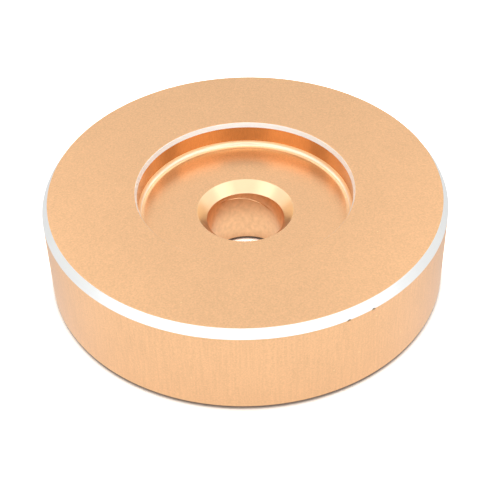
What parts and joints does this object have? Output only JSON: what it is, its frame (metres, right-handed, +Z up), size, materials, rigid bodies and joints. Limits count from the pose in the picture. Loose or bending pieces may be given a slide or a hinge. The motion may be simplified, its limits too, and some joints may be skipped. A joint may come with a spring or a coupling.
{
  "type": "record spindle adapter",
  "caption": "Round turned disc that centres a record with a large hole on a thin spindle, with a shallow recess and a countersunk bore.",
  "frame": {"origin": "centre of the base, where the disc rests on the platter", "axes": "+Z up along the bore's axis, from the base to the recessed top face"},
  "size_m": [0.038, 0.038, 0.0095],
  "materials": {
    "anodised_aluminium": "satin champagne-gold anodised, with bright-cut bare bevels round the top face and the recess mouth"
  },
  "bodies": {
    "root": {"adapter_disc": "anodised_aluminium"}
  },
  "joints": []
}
***
• _Work to complete_
Quote the listing in full, please, keeping every line exact.

• _Exercise result_
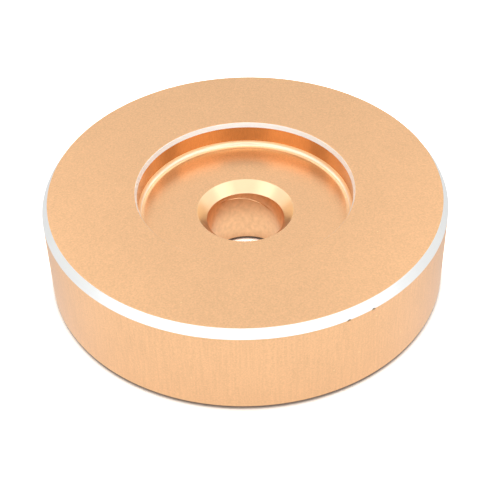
What parts and joints does this object have? Output only JSON: what it is, its frame (metres, right-handed, +Z up), size, materials, rigid bodies and joints. Limits count from the pose in the picture. Loose or bending pieces may be given a slide or a hinge. The motion may be simplified, its limits too, and some joints may be skipped. A joint may come with a spring or a coupling.
{
  "type": "record spindle adapter",
  "caption": "Round turned disc that centres a record with a large hole on a thin spindle, with a shallow recess and a countersunk bore.",
  "frame": {"origin": "centre of the base, where the disc rests on the platter", "axes": "+Z up along the bore's axis, from the base to the recessed top face"},
  "size_m": [0.038, 0.038, 0.0095],
  "materials": {
    "anodised_aluminium": "satin champagne-gold anodised, with bright-cut bare bevels round the top face and the recess mouth"
  },
  "bodies": {
    "root": {"adapter_disc": "anodised_aluminium"}
  },
  "joints": []
}